▸ Data shown
------------------------------------------------------------------------
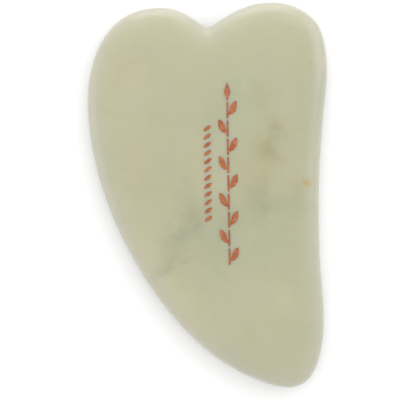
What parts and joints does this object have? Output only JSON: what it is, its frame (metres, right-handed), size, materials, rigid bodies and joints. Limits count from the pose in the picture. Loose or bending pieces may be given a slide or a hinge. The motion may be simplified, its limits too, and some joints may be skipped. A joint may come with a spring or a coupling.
{
  "type": "gua sha scraper",
  "caption": "Flat heart-shaped stone massage scraper with two lobes, a curved tail and rounded edges, with copper-filled ornament engraved in one face.",
  "frame": {"origin": "on the back face, in the middle of the length and width", "axes": "+Y along the long axis from the tail to the two lobes, +X across towards the hip, +Z out of the engraved face"},
  "size_m": [0.0516, 0.083, 0.006],
  "materials": {
    "jade": "gloss",
    "copper_lacquer": "satin"
  },
  "bodies": {
    "root": {"jade_plate": "jade", "sprig_fill_01": "copper_lacquer", "sprig_fill_02": "copper_lacquer", "sprig_fill_03": "copper_lacquer", "sprig_fill_04": "copper_lacquer", "sprig_fill_05": "copper_lacquer", "sprig_fill_06": "copper_lacquer", "sprig_fill_07": "copper_lacquer", "sprig_fill_08": "copper_lacquer", "sprig_fill_09": "copper_lacquer", "sprig_fill_10": "copper_lacquer", "seed_fill_01": "copper_lacquer", "seed_fill_02": "copper_lacquer", "seed_fill_03": "copper_lacquer", "seed_fill_04": "copper_lacquer", "seed_fill_05": "copper_lacquer", "seed_fill_06": "copper_lacquer", "seed_fill_07": "copper_lacquer", "seed_fill_08": "copper_lacquer", "seed_fill_09": "copper_lacquer", "seed_fill_10": "copper_lacquer", "seed_fill_11": "copper_lacquer", "seed_fill_12": "copper_lacquer"}
  },
  "joints": []
}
------------------------------------------------------------------------
▸ Instructions for the task
Make an exact copy of all the data.

▸ Response
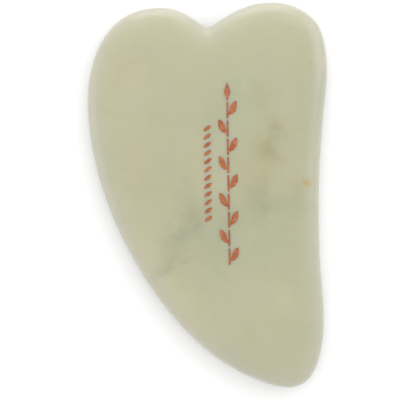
What parts and joints does this object have? Output only JSON: what it is, its frame (metres, right-handed), size, materials, rigid bodies and joints. Limits count from the pose in the picture. Loose or bending pieces may be given a slide or a hinge. The motion may be simplified, its limits too, and some joints may be skipped. A joint may come with a spring or a coupling.
{
  "type": "gua sha scraper",
  "caption": "Flat heart-shaped stone massage scraper with two lobes, a curved tail and rounded edges, with copper-filled ornament engraved in one face.",
  "frame": {"origin": "on the back face, in the middle of the length and width", "axes": "+Y along the long axis from the tail to the two lobes, +X across towards the hip, +Z out of the engraved face"},
  "size_m": [0.0516, 0.083, 0.006],
  "materials": {
    "jade": "gloss",
    "copper_lacquer": "satin"
  },
  "bodies": {
    "root": {"jade_plate": "jade", "sprig_fill_01": "copper_lacquer", "sprig_fill_02": "copper_lacquer", "sprig_fill_03": "copper_lacquer", "sprig_fill_04": "copper_lacquer", "sprig_fill_05": "copper_lacquer", "sprig_fill_06": "copper_lacquer", "sprig_fill_07": "copper_lacquer", "sprig_fill_08": "copper_lacquer", "sprig_fill_09": "copper_lacquer", "sprig_fill_10": "copper_lacquer", "seed_fill_01": "copper_lacquer", "seed_fill_02": "copper_lacquer", "seed_fill_03": "copper_lacquer", "seed_fill_04": "copper_lacquer", "seed_fill_05": "copper_lacquer", "seed_fill_06": "copper_lacquer", "seed_fill_07": "copper_lacquer", "seed_fill_08": "copper_lacquer", "seed_fill_09": "copper_lacquer", "seed_fill_10": "copper_lacquer", "seed_fill_11": "copper_lacquer", "seed_fill_12": "copper_lacquer"}
  },
  "joints": []
}